No alto do Flexal de Cima, dona Lucélia Aureliano observa as trincas que cortam as paredes da casa onde vive há quase meio século. São marcas novas, mas já fazem parte da rotina. Estão nos quartos, nos corredores, no chão da sala. O concreto, antes firme, hoje range com o peso da incerteza. Ela respira fundo antes de dizer:
“Moro aqui há 46 anos e nunca minha casa tinha rachado.”
O desabafo ecoa entre vizinhos que, assim como ela, vivem à sombra de uma tragédia silenciosa: o afundamento do solo em Maceió, provocado pela mineração da Braskem. Mas, desta vez, a dor ganhou um novo nome — negação oficial.
Divulgado no final de julho, um relatório técnico assinado pela Defesa Civil Municipal, Defesa Civil Nacional e pela própria Braskem conclui que não há ligação direta entre os danos estruturais observados nas comunidades dos Flexais e a subsidência do solo causada pela mineração. Em outras palavras: as rachaduras seriam, segundo os técnicos, resultado de problemas nas construções e não efeito da mineração.
“Estão nos apagando do mapa”
As palavras do documento contrastam com o que se vê nas ruas e casas da região. Muros trincados, pisos afundando, janelas desalinhadas. “Eles dizem que a culpa é nossa, que construímos errado. Mas fomos nós que pedimos para morar em cima de uma mina ativa?”, questiona Lucélia. O sentimento entre os moradores é de revolta.
“Estão nos apagando do mapa”, denuncia o Movimento Unificado das Vítimas da Braskem (MUVB), que contesta a versão oficial. Para o presidente da entidade, Maurício Sarmento, o relatório serve mais para proteger a empresa do que para proteger vidas.
Segundo ele, foram realizadas apenas 37 vistorias nas comunidades — cerca de 17% do total de residências. Mesmo assim, o próprio documento técnico aponta que quase metade dos terrenos vistoriados estavam em áreas de risco, com cortes ou aterros sem contenção, e que a região está situada sobre encostas naturalmente instáveis da Formação Barreiras.
Dados ignorados
O que mais surpreende, porém, são os dados ignorados. O relatório reconhece que, em 46 pontos da AT-01 (área que inclui os Flexais e parte da Chã de Bebedouro), o solo apresentou deslocamentos verticais de até -10 milímetros por ano — um indicativo claro de instabilidade geológica. Em trechos como a Rua Marquês de Abrantes, o afundamento acumulado já chega a -54,7 mm.
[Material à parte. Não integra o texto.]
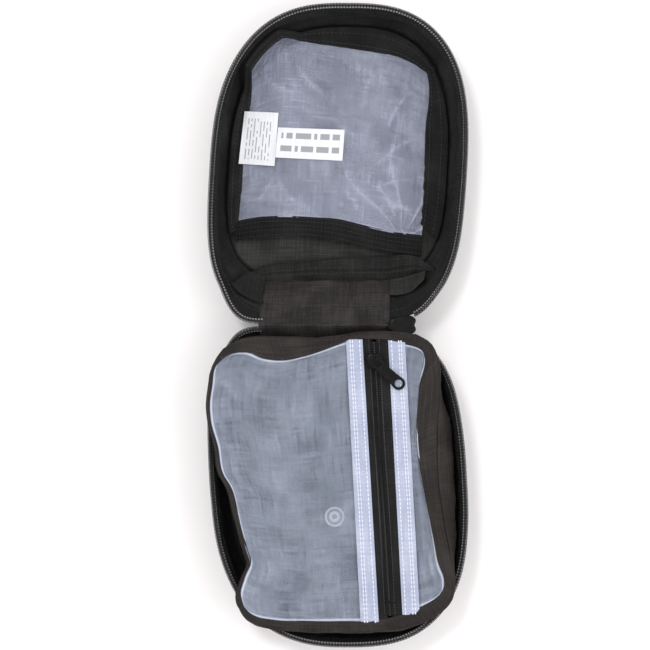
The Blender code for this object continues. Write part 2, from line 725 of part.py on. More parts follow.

Mesmo diante desses números, os técnicos descartam qualquer ligação com a mineração, alegando que a direção das fissuras nas casas não coincide com o padrão da subsidência. Para a comunidade, essa justificativa é mais uma tentativa de restringir o mapa das áreas afetadas — e, com isso, limitar o número de indenizações.
“Mesmo assim, a equipe técnica afirma que os danos encontrados — como rachaduras em paredes, pisos afundando e infiltrações severas — seriam fruto de vícios construtivos e ausência de manutenção. Em uma das inspeções, foi constatado que 93% das casas não possuíam impermeabilização adequada, e mais de 80% apresentavam ausência de vergas ou contravergas“, diz Sarmento.
Laudos que ferem
Para quem vive nos Flexais, a sensação é de que os laudos técnicos não servem para entender o problema, mas para legitimar o silêncio. Assinado por representantes da própria Braskem — a empresa que cavou o vazio embaixo dos pés de Maceió — o relatório compromete sua própria credibilidade.
“O que estamos vendo é uma política de invisibilização das vítimas. Uma tentativa de esconder os efeitos de uma tragédia para proteger o lucro de quem a causou”, afirma Sarmento.
O Movimento Unificado das Vítimas da Braskem cobra a inclusão da AT-01 no mapa oficial das áreas afetadas, indenizações justas, participação da população nas decisões técnicas e a realização de perícia independente.
Enquanto isso, dona Lucélia segue em sua casa ferida, esperando que as rachaduras em suas paredes sejam finalmente vistas como o que são: cicatrizes de uma terra que cedeu — e de um Estado que ainda hesita em reconhecer.